Why this story travels

TikTok stories travel because they sit at the intersection of culture, commerce, geopolitics, youth behavior, and regulation. One country worries about security. Another worries about competition. Parents worry about screen time. Creators worry about reach. Brands worry about missing the format that everyone else seems to understand.

The European gatekeeper debate is therefore bigger than TikTok. It is a preview of how governments may treat any platform that becomes a default route to public attention. Today the argument is about one app. Tomorrow it may be about AI answer engines, app stores, creator marketplaces, or whatever interface becomes the next discovery habit.

A human way to read the story is to ignore the courtroom language for a moment and picture a creator staring at analytics after a video takes off. That person does not think in terms of market designation. They think: the feed noticed me. Regulators are asking what happens when that kind of noticing becomes too important to leave entirely inside a black box.
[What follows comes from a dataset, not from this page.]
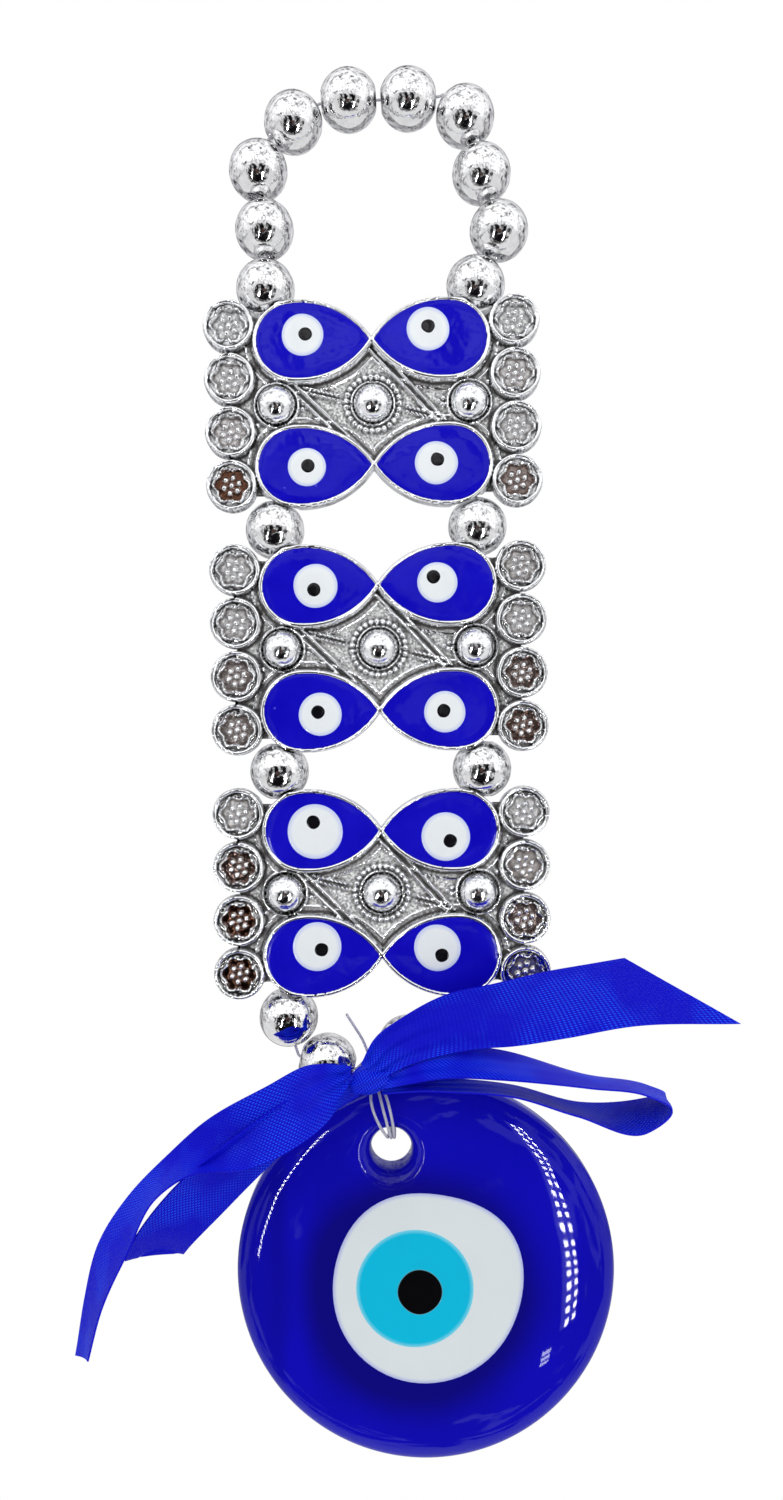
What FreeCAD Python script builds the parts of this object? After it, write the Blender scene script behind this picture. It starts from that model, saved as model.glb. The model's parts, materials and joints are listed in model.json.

Source notes: Reuters has reported on TikTok's European challenge to gatekeeper designation and the wider Digital Markets Act context.

What creators hear underneath the law

Legal coverage can make the Digital Markets Act sound like a fight between acronyms. Creators hear something more direct: will the platform still be able to make or break distribution overnight? That is why this case is bigger than a compliance label. It touches the bargain between creative labor and algorithmic discovery.

A creator who has learned TikTok's rhythms has learned more than video editing. They have learned pacing, hooks, comment timing, product placement, audio habits, and the strange emotional weather of the For You feed. If regulation changes how ranking, data access, interoperability, or business-user treatment works, that knowledge may become more or less valuable.

Small shops are part of the same story. A seller can treat TikTok as a sales channel, but the channel is not neutral ground. It has its own incentives, its own preferred formats, and its own tolerance for experimentation. When a platform becomes a gateway to customers, regulation starts to look less abstract to anyone paying rent from that traffic.

TikTok's argument that it is still a challenger also deserves more than a shrug. The app competes with giants, and heavy rules can favor incumbents that already have compliance teams. But gatekeeper power is not only about age or ownership. It is about whether other people must organize their behavior around your system to reach the market.

That tension is why the case is worth tracking even for readers outside Europe. Every major interface is now a policy surface. Feeds, app stores, AI answer pages, marketplaces, and search boxes all decide what gets found. Europe is asking how much private ranking power a public market can tolerate. Others will keep asking in their own language.

The small-business version

For a small business, the feed is not an abstract market. It is a place where a bakery tests a cake video, a shop moves old inventory, a tutor explains a concept, or a local service finds customers without buying traditional ads. When regulation talks about platform power, these are the businesses living inside the word power.

That is why the story should not be reduced to whether TikTok is good or bad. The better question is how dependent an economy should become on recommendation systems that few outsiders can inspect. A healthy market needs discovery, but it also needs ways for participants to understand the rules enough to plan.